The significance of between-group differences was evaluated using Student’s t-test or the Mann–Whitney U test, and continuous variables are expressed as means ± SD. Between-group differences were compared using the chi-squared test, and categorical variables are expressed as percentages. To evaluate associations between serum levels of FGF21 and other variables, we subjected the data to Pearson and partial correlation analyses. A two-tailed p-value of <0.05 was considered statistically significant. All statistical analyses were performed with SPSS version 22.0 (IBM Corp., Armonk, NY, USA).

5. Conclusions

In conclusion, FGF21 had a novel effect on tumor progression through upregulation of the EMT signaling axis in differentiated thyroid cancer. Our findings demonstrated the role of serum FGF21 as a predictive biomarker for tumor aggressiveness in thyroid cancer.

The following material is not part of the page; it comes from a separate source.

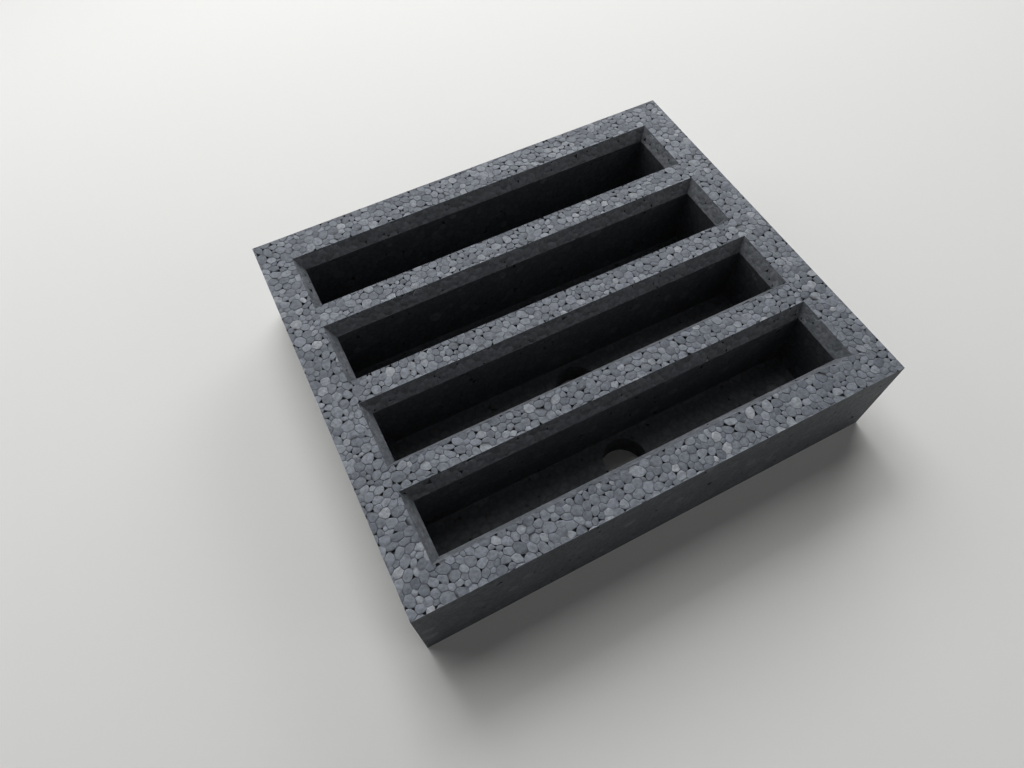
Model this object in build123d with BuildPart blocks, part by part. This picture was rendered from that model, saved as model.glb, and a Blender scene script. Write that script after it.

Serum FGF21 levels were positively correlated with the BMI in patients with PTC, and targeting FGFR may serve as an alternative therapeutic approach for treatment of obese patients with PTC.

Supplementary Materials

The Supplementary Materials are available online at https://www.mdpi.com/2072-6694/11/8/1154/s1. Table S1: Clinicopathologic parameters in patients with papillary thyroid carcinoma (PTC) (N = 127), Table S2: Correlation analysis between serum FGF21 level and metabolic parameters in total participants with PTC (N = 127), Figure S1: Raw data of Western blot analysis of Figure 3, Figure S2: Effects of FGF21 on cell viability and migration of Nthy-ori3-1 cells, Figure S3: Effects of FGF21 on cell migration and invasion of PTC cells, Figure S4: Raw data of Western blot analysis of Figure 4, Figure S5: Raw data of Western blot analysis of Figure 5, Figure S6: Comparison of relative density of Western blot analysis of Figure 5.

Author Contributions

Y.E.K., J.T.K., M.S. and B.S.K. contributed to the concept of this study and planned the experiments; Y.E.K., M.A.L., C.O. and L.L. performed the experiments; J.W.C., H.W., H.J.K., and B.J.K. collected and analyzed human samples; K.L., H.-R.W., S.-N.J. and H.-S.Y. performed the computational analysis; Y.E.K. and B.S.K. prepared the manuscript. All authors reviewed the manuscript.

Funding

This research was supported by the research fund of Chungnam National University and the National Research Foundation of Korea (NRF) funded by the Ministry of Science, ICT & Future Planning (NRF-2017R1D1A1B03027820, 2016R1A2A2A05005220) and by the Basic Science Research Program through the National Research Foundation of Korea (NRF) funded by the Ministry of Education (2016R1D1A1B04932112). The biospecimens and data used for this study were provided by the Biobank of Chungnam National University Hospital, a member of the Korea Biobank Network.

Conflicts of Interest

The authors declare no conflict of interest.